My view point in valuation is; can the company show they had a 'legal right to own the asset.' Contrary to the crap you read around Bulletin Boards, which are predominantly by Trollers or over-exposed idiots, it's very simple. Did the company clearly show they had a legal right to own, development and eventually operate the asset(s)? Remembering, that in most foreign countries it's a Commercially Operation Service agreement or similar. Whereby the asset or right to mine is retained by the Government and not the company. The company (CHL) merely apply to 'prove up the asset' (Exploration License or similar), then if feasible, apply for a Mining License (Operation or Service License). You'll note Churchill were exploring and not mining nor logging (as one court Judge would have you believe). 

It's my view, Indonesia know they have done wrong and should have protected the rights of Churchill Mining and related associates/parties. The Government has knowingly tried to sweep it under the carpet, with a final attempt at 'gagging' Churchill to stop informing 'others.' The reason being the Government of Indonesia knew full well what damage they have done to their mining business; with projects stalled, postponed or abandoned together. Australia Companies are reminded regularly to 'be aware of the risks.' Similar in essence to the UK and US contingent. Now why would you want 'Churchill Gagged'; they don't want people knowing what the Indonesian Government have done? Surely not...

So to put it simply (I am simple); Churchill Mining have lost their licenses despite there being clear cut evidence to show they were entitled and legally the rightful owners (albeit not 100% share). Churchill attempted to protect their 'rights to these mining licenses in an Indonesian Court to licenses with clear cut evidence but failed even on appeal.' The Government has allowed this to happen and not protected the Investment of a Foreign Company's Rights to do business (Key component of a BIT Claim). Now to add insult to injury, the Government of Indonesia have allowed the licenses to be "given" back to the Nusantra Group. This is despite there being clear evidence Nusantra relinquished their right to the licenses previously...does it sound 'fishy' to you?

Strange isn't it that once Churchill Mining had found a 'vast' resource of Coal, that Nusantra Group (and/or Subsidiary) suddenly 'starts protesting' that it was theirs all along. They couldn't even evidence that they were appropriately proving up a resource, had any intention of mining nor had legal right to the licenses. By the actions of a few Indonesian's, Churchill had their licenses 'stolen' from under their feet and now they've been re-awarded to an Indonesian's Ex-Politician's Company, whom strangely is married to a daughter of a previous president? So for me the proof is already there, albeit it's assumed...I am sure CHL can show they had legal right to the licenses and as such the Government should not have awarded to any other company, but protected in their legal right to do business.

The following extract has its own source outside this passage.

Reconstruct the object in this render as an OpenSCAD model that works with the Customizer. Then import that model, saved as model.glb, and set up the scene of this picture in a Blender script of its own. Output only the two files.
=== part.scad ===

Valuation is a tricky one, as I do not see $2B being paid but would be happier with say $300-500 million (£200-£330 million $1.5 to £1 rate). The risk is 'if' Churchill can't show they had a legal right to the licenses etc...which I the legal Due Diligence at the very start of the case would have established; as this is a primary part of a claim. So in assuming that 'legal are well-qualified and good advice has been received' then going to International Arbitration is the only way of asserting their legal rights for Churchill.

There are rumours that Indonesia want to settle, figures hear are around $300 million but more than likely it's the exposure in the papers whetting the appetite of international arb risk takers. I envisage another spike upon Rurelec's (LSE: RUR) settlement for the Nationalisation of the Combined Cycle Power Station in Bolivia (a much simpler case that CHL's as the asset was developed, producing and more importantly, the company was called back in after the Bolivian's blew it up (not quite but damaged it). Likewise, Oxus isn't far off a ruling either!

I won’t be discussing the "what if the Government doesn't pay the awarded compensation" as the damage to the Country would be more significantly damaging than the 'act of re-appropriation / re-allocation of Churchill's Licenses.' The same with Rurelec and Oxus...likewise it’s clear what the downside risk is…my view is £6-9M Market Cap as a shell company with tax benefits.

Currently valued today at £40M (Mkt Cap) or 32 pence a share...the longer time buyers should be 3-4 fold in profit with cream off the table after the last spike!